I was just tired, and tired of living.
My mom called my therapist who had given her his phone number. I was under her watchful eye that whole weekend. The therapy sessions increased from monthly to weekly and many wondered why I didn’t really have an eighth class period.
Eighth grade was when things started to really turn around for me. I was able to connect with people better, and not be so combative. I remember wondering why I felt like I never fit in, and in one therapy session the realization hit me that maybe I wasn’t ever meant to fit in. I learned that people will come and go in my life, but the ones that will stick around are the ones who accept me for all of me, and not just parts of me.
Then came high school, then college, and now adulthood. While there were many positive things about me, one thing that I really struggled with was being honest with myself. I kept hidden my past struggles, and I’ve only told a handful of my friends.
Mental health issues run strong in my family, I had lost people to suicide. My great grandmother took her own life before my mother was born. My grandfather was a World War Two veteran with 100% Post Traumatic Stress Disorder, before it was even recognized. I lost another cousin on my father’s side at his own hand because of debilitating back pain. I still wasn’t honest with myself. I had even said, “its one of the most hurtful things someone can do.” I thought I had a good handle on hiding it, until one morning I didn’t.
It was February 4, 2018. I saw on Facebook many posts talking about one of my brother’s friends who passed away unexpectedly early that morning. What? No way. I remember thinking that it must have been a car accident. I remember going downstairs and asking my mom if she had heard. After she confirmed, she told me “he took his own life.”
I remember thinking, why him? He looked like he was always so happy. He had been one of my brother’s funniest friends. How could I not see how much pain he was in?
Many say that suicide is one of the most selfish things someone can do. Losing people to suicide I caught myself thinking that. But that mindset was the worst thing of it all, I spent so much time evaluating someone else’s pain, that I completely hid my own. After hearing what happened to him, I went up into my room feeling completely numb with guilt and shame.

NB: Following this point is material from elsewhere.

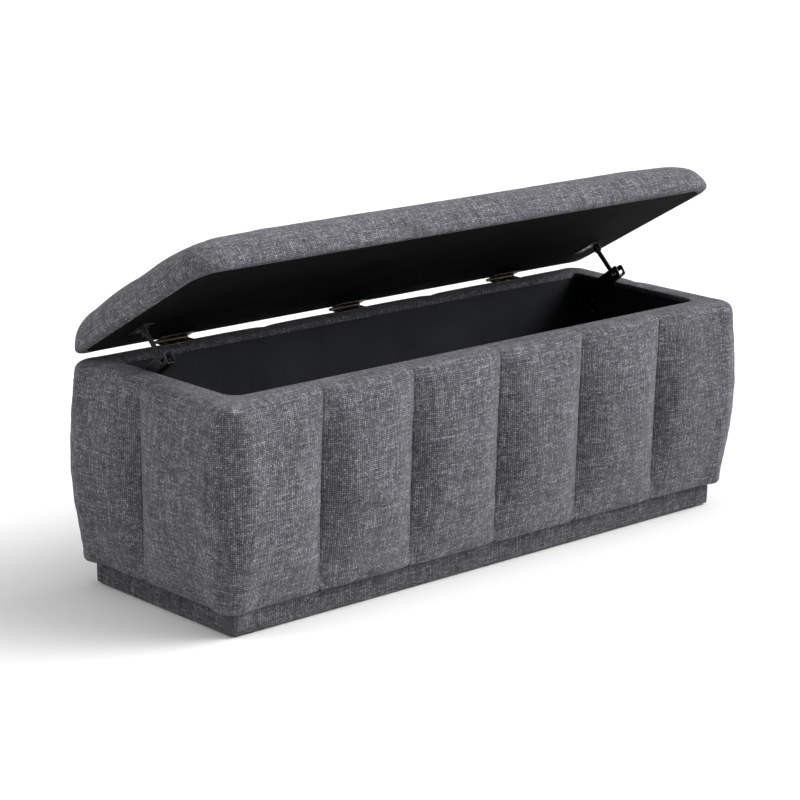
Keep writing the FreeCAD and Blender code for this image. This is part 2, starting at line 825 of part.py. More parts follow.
def stay_arm(name, side):
    """A channel-section arm, drawn along +Y from its root pivot and open towards -Z.

    Its far end has the slot in both flanges that the pin of the link slides in.
    """
    body = new_body(name)
    tip = size.stay_arm_reach + size.stay_slot_far + size.channel_tip
    root = size.channel_root_round
    half_root = size.channel_web_drop
    chamfer = size.channel_chamfer
    outer = new_sketch(body, name + "_side", "YZ_Plane")
    outline(outer, [
        (as_size(0), half_root),
        (as_size(0), -half_root, root * HALF_TURN, -1),
        (size.stay_arm_reach - size.channel_taper, -size.channel_flange),
        (tip - chamfer, -size.channel_flange),
        (tip, -size.channel_flange + chamfer),
        (tip, half_root - chamfer),
        (tip - chamfer, half_root),
    ])
    solid = pad(body, outer, size.channel_width, both_ways=True)
    round_edges(
        body, solid, name + "_web_round", size.stay_sheet * 2,
        lambda edge: runs_along(edge, Vector(0, 1, 0))
        and abs(edge_middle(edge).z - half_root.value) < 0.01)
    inner_width = size.channel_width - size.stay_sheet * 2
    trough = new_sketch(body, name + "_trough", "XY_Plane", half_root - size.stay_sheet)
    rectangle(trough, (-inner_width / 2, inner_width / 2), (-root * 2, tip + BEYOND))
    pocket(body, trough, size.channel_flange + half_root + BEYOND)
    holes = new_sketch(body, name + "_holes", "YZ_Plane")
    circle(holes, 0, 0, size.stud_radius + size.pin_play)
    slot_half = size.elbow_pin_radius + size.stay_slot_play
    near = size.stay_arm_reach - size.stay_slot_near
    far = size.stay_arm_reach + size.stay_slot_far
    outline(holes, [
        (far, -slot_half),
        (far, slot_half, slot_half * HALF_TURN, -1),
        (near, slot_half),
        (near, -slot_half, slot_half * HALF_TURN, -1),
    ])
    pocket(body, holes, size.channel_width * 2, both_ways=True)
    root_place = Vector(size.stay_offset.value * side, size.stay_root_back.value,
                        size.stay_root_up.value)
    body.Placement = Placement(root_place, Rotation(Vector(1, 0, 0), size.stay_arm_angle.value))
    keep(body, name)


def stay_link(name, side):
    """A flat bar with a cross pin at its lower end, drawn along +Y from the lid pivot."""
    body = new_body(name)
    half = size.link_width / 2
    bar = new_sketch(body, name + "_bar", "YZ_Plane")
    reach = size.stay_link_reach
    outline(bar, [
        (as_size(0), half),
        (as_size(0), -half, half * HALF_TURN, -1),
        (reach, -half),
        (reach, half, half * HALF_TURN, -1),
    ])
    pad(body, bar, size.link_thickness, both_ways=True)
    hole = new_sketch(body, name + "_eye", "YZ_Plane")
    circle(hole, 0, 0, size.rivet_radius + size.pin_play)
    pocket(body, hole, size.link_thickness * 2, both_ways=True)
    pin = new_sketch(body, name + "_pin", "YZ_Plane")
    circle(pin, reach, 0, size.elbow_pin_radius)
    head_start = size.channel_width / 2 + size.stay_side_play
    pad(body, pin, head_start * 2, both_ways=True)
    for sign, word in ((-1, "inner"), (1, "outer")):
        offset = head_start if sign > 0 else -head_start - size.rivet_head
        head = new_sketch(body, "%s_%s_head" % (name, word), "YZ_Plane", offset)
        circle(head, reach, 0, size.rivet_head_radius)
        pad(body, head, size.rivet_head)
    along = math.radians(size.lid_opening.value)
    top = lid_point(size.stay_top_along.value, -size.stay_top_drop.value, along)
    body.Placement = Placement(Vector(size.stay_offset.value * side, top.y, top.z),
                               Rotation(Vector(1, 0, 0), size.stay_link_angle.value))
    keep(body, name)


def lid_point(along, above, angle):
    """A point of the lid in the open pose: along it from the hinge line and above that line."""
    return Vector(0,
                  size.hinge_axis_back.value - along * math.cos(angle) + above * math.sin(angle),
                  size.hinge_axis_up.value + along * math.sin(angle) + above * math.cos(angle))


def stay_plate(word, side):
    """The flat plate on the side wall that carries the root of a stay."""
    name = "stay_%s_plate" % word
    inner_face = inside_x - size.plate_thickness
    span = both_sides(inner_face, inside_x)[side]
    back = size.stay_root_back
    level = size.stay_root_up
    sheet_metal = box(name + "_sheet", span, (back - size.plate_reach, back + size.plate_back),
                      (level - size.plate_half_height, level + size.plate_half_height))
    into = outward(side)
    holes = []
    for number, (along, height) in enumerate(PLATE_SCREWS):
        at = (inner_face * side, back + along, level + height)
        holes.append(screw_hole("%s_hole_%d" % (name, number), at, into,
                                size.plate_thickness + BEYOND))
    holes.append(cylinder(name + "_stud_hole", size.stud_radius,
                          size.plate_thickness + BEYOND * 2,
                          ((inner_face - BEYOND) * side, back, level), into))
    keep(cut(name, sheet_metal, holes), name)


def stay_studs():
    """The root pivots: a shouldered stud through each plate and both flanges of the arm."""
    studs = []
    screws = []
    for word, side in STAYS:
        into = outward(side)
        back = size.stay_root_back
        level = size.stay_root_up
        half_width = size.channel_width / 2 + size.stay_side_play
        head_start = size.stay_offset - half_width - size.rivet_head
        shoulder_start = size.stay_offset + half_width
        plate_face = inside_x - size.plate_thickness
        shapes = [
            cylinder("stud_%s_head" % word, size.stud_head_radius, size.rivet_head,
                     (head_start * side, back, level), into),
            cylinder("stud_%s_shank" % word, size.stud_radius, inside_x - head_start,
                     (head_start * side, back, level), into),
            cylinder("stud_%s_shoulder" % word, size.stud_head_radius,
                     plate_face - shoulder_start, (shoulder_start * side, back, level), into),
        ]
        studs.append(fuse("stud_%s" % word, shapes))
        for number, (along, height) in enumerate(PLATE_SCREWS):
            at = (plate_face * side, back + along, level + height)
            screws.append(wood_screw("plate_screw_%s_%d" % (word, number), at, into))
    keep(group("stay_studs", studs), "stay_studs")
    keep(group("stay_plate_screws", screws), "stay_plate_screws")


def stay_brackets():
    """The angle brackets under the lid, their rivets and their screws, drawn with the lid shut."""
    lid_nodes = []
    rivets = []
    screws = []
    top = size.lid_under
    pivot_y = size.hinge_axis_back - size.stay_top_along
    pivot_z = size.hinge_axis_up - size.stay_top_drop
    half_link = size.link_thickness / 2 + size.link_side_play
    cheek_inner = size.stay_offset + half_link
    cheek_outer = cheek_inner + size.plate_thickness
    for word, side in STAYS:
        name = "stay_%s_bracket" % word
        front = pivot_y - size.bracket_nose
        back = front + size.bracket_reach
        cheek = box(name + "_cheek", both_sides(cheek_inner, cheek_outer)[side],
                    (front, pivot_y + size.bracket_nose), (pivot_z - size.bracket_below, top))
        flange = box(name + "_flange",
                     both_sides(cheek_outer - size.bracket_width, cheek_outer)[side],
                     (front, back), (top - size.plate_thickness, top))
        screw_x = (cheek_outer - size.bracket_width / 2) * side
        holes = [cylinder(name + "_rivet_hole", size.rivet_radius,
                          size.plate_thickness + BEYOND * 2,
                          ((cheek_inner - BEYOND) * side, pivot_y, pivot_z), outward(side))]
        for number, along in enumerate(BRACKET_SCREWS):
            at = (screw_x, pivot_y + along, top - size.plate_thickness)
            holes.append(screw_hole("%s_hole_%d" % (name, number), at, "+Z",
                                    size.plate_thickness + BEYOND))
            screws.append(wood_screw("bracket_screw_%s_%d" % (word, number), at, "+Z"))
        lid_nodes.append(keep(cut(name, fuse(name + "_solid", [cheek, flange]), holes), name))
        head_start = size.stay_offset - half_link - size.rivet_head
        shapes = [
            cylinder("rivet_%s_head" % word, size.rivet_head_radius, size.rivet_head,
                     (head_start * side, pivot_y, pivot_z), outward(side)),
            cylinder("rivet_%s_shank" % word, size.rivet_radius, cheek_outer - head_start,
                     (head_start * side, pivot_y, pivot_z), outward(side)),
            cylinder("rivet_%s_tail" % word, size.rivet_head_radius - 1, size.rivet_head,
                     (cheek_outer * side, pivot_y, pivot_z), outward(side)),
        ]
        rivets.append(fuse("rivet_%s" % word, shapes))
    lid_nodes.append(keep(group("stay_bracket_rivets", rivets), "stay_bracket_rivets"))
    lid_nodes.append(keep(group("stay_bracket_screws", screws), "stay_bracket_screws"))
    return lid_nodes


def stays():
    """Two friction stays beside the end walls."""
    for word, side in STAYS:
        stay_plate(word, side)
        stay_arm("stay_%s_arm" % word, side)
        stay_link("stay_%s_link" % word, side)
    stay_studs()
    return stay_brackets()


# ---------------------------------------------------------------- assembly

def open_lid(lid_nodes):
    """Turns the lid pieces about the hinge line to the stored, part-open pose."""
    axis_point = Vector(0, size.hinge_axis_back.value, size.hinge_axis_up.value)
    turn = Placement(Vector(0, 0, 0), Rotation(Vector(-1, 0, 0), size.lid_opening.value),
                     axis_point)
    for item in lid_nodes:
        for letter in "xyz":
            item.setExpression("Placement.Base." + letter, None)
        item.Placement = turn.multiply(item.Placement)


def write_parts():
    """Checks every object and writes one file for each sub-part."""
    for item in document.Objects:
        if "Invalid" in item.State or "Error" in item.State:
            raise RuntimeError("%s: %s" % (item.Name, item.State))
    os.makedirs("parts", exist_ok=True)
    for item in nodes:
        if item.Shape.isNull() or not item.Shape.isValid() or not item.Shape.Solids:
            raise RuntimeError(item.Label + " is not a valid solid")
        item.Shape.exportStep("parts/%s.step" % item.Label)


plinth()
carcass()
lining()
rim()
long_channels()
short_channels()
lid_pieces = lid()
lid_pieces += hinges()
lid_pieces += stays()
document.recompute()
open_lid(lid_pieces)
document.recompute()
write_parts()
print("sub-parts:", len(nodes))
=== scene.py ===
"""Looks of the upholstered storage bench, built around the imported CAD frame.

Every soft piece is a grid whose rows run up the object and whose columns run round it, so each
vertex also knows its place on the flat cloth, which the woven material reads. Metres throughout.
"""
import json
import math

import bmesh
import bpy
import numpy as np
from mathutils import Matrix, Vector


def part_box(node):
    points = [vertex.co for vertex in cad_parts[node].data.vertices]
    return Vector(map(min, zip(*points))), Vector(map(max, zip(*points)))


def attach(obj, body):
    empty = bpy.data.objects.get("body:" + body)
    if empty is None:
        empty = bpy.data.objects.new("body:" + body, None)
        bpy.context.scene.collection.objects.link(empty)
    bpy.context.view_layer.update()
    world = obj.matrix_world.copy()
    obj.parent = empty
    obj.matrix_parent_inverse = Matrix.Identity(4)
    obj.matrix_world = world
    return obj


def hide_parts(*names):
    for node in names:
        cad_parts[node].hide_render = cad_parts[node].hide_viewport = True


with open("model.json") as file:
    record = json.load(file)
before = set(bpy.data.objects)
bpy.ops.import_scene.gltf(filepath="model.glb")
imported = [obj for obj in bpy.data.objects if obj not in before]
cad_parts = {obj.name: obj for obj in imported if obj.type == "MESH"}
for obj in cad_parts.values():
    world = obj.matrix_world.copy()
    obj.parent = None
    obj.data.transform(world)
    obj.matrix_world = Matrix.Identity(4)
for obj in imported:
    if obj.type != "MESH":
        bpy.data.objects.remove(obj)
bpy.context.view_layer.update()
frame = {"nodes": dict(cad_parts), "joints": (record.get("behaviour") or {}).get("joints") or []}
MM = 0.001
# the four corners in plan, anticlockwise from the front left one
CORNER_SIGNS = ((-1, -1), (1, -1), (1, 1), (-1, 1))
rng = np.random.default_rng(7)


# ---------- measures from the frame

def corners(node):
    """The lowest and highest corner of a CAD node as arrays."""
    low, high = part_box(node)
    return np.array(low), np.array(high)


_, rim_high = corners("rim_cover")
lining_low, lining_high = corners("box_lining")
plinth_low, plinth_high = corners("plinth_cover")
dust_low, dust_high = corners("base_dust_cloth")
wall_low, wall_high = corners("front_panel")
rail_low, rail_high = corners("front_rail")
pad_low, _ = corners("front_channel_3")
_, side_high = corners("left_channel_front")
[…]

“Kasi, get the fuck over yourself,” I said to myself. I had been in his situation before. I had a point where I wanted it to turn it all off. They are not kidding when they say suicide is a permanent solution to a temporary problem. It is a constant reminder that I need to check my ego and realize that there are many people who are struggling, even people whom you least expect.
It’s taken me time to forgive myself from that, and I’m getting there each day. My anxiety and depression may never go away, but I have learned great tools on how to deal with it.

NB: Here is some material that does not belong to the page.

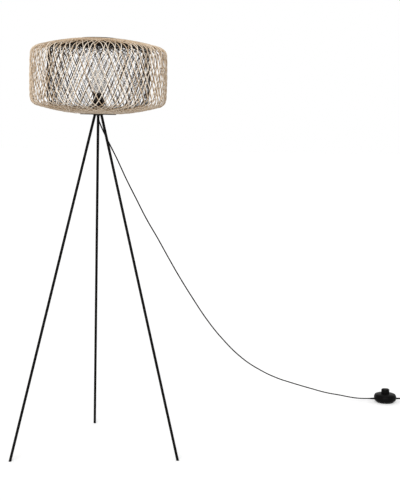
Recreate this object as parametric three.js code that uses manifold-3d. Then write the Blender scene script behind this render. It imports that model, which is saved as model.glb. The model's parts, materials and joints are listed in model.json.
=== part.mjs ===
// A tripod floor lamp: three slim black legs, a double-walled woven drum shade with a lampholder and
// bulb inside it, and a mains lead with a round foot switch, a wound spare length and a plug.
// Millimetres, +Z up, the floor at z = 0. Front is -Y and the rear leg is at +Y.

import * as THREE from 'three';
import { mergeVertices } from 'three/addons/utils/BufferGeometryUtils.js';
import Module from 'manifold-3d';

const wasm = await Module();
wasm.setup();

// Fits
const touchGap = 0.3; // between pieces that touch
const cutOverrun = 5; // how far a cutter runs past what it cuts
const weldTolerance = 1e-4; // corners nearer than this are one corner

// Stand
const footRadius = 350; // from the lamp's axis to the middle of each foot, on the floor
const legSeatRadius = 14.2; // from the axis to the middle of each leg's top end
const legSeatHeight = 1247;
const legDiameter = 10;
const legWall = 1.7;
const legFirstAngle = 90; // the rear leg, in degrees from +X
const legNames = ['rear', 'left', 'right'];
const footCapLength = 14;
const footStemLength = 16;
const studDiameter = legDiameter - 2 * (legWall + touchGap);
const studInLeg = 20;
const studInHub = 9;

// Hub
const hubRadius = 24;
const hubFlatRadius = 9; // the flat middle of its underside, inside the leg seats
const hubTopRise = 14; // above the middle of the legs' top ends
const nippleDiameter = 10;
const nippleWall = 1.5;
const nippleIntoHolder = 7;
const lockNutAcrossFlats = 14;
const lockNutThickness = 3;
const lockNutSides = 6;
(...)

I always love hearing the stories around me about how people have overcome their struggles, and how their struggles have shaped them today. We are all cut from the same cloth, but after it is cut, we each take different directions.
I can look back and see the many good things I have. I have a great family, a great group of friends, a great job and many great things I enjoy. I also look forward to learning new things everyday and seeing where those lessons take me. I always have hated not knowing, and this current pandemic has put my anxiety in overdrive with the unknown. But one thing I know is this: We are one, and we are all in this together.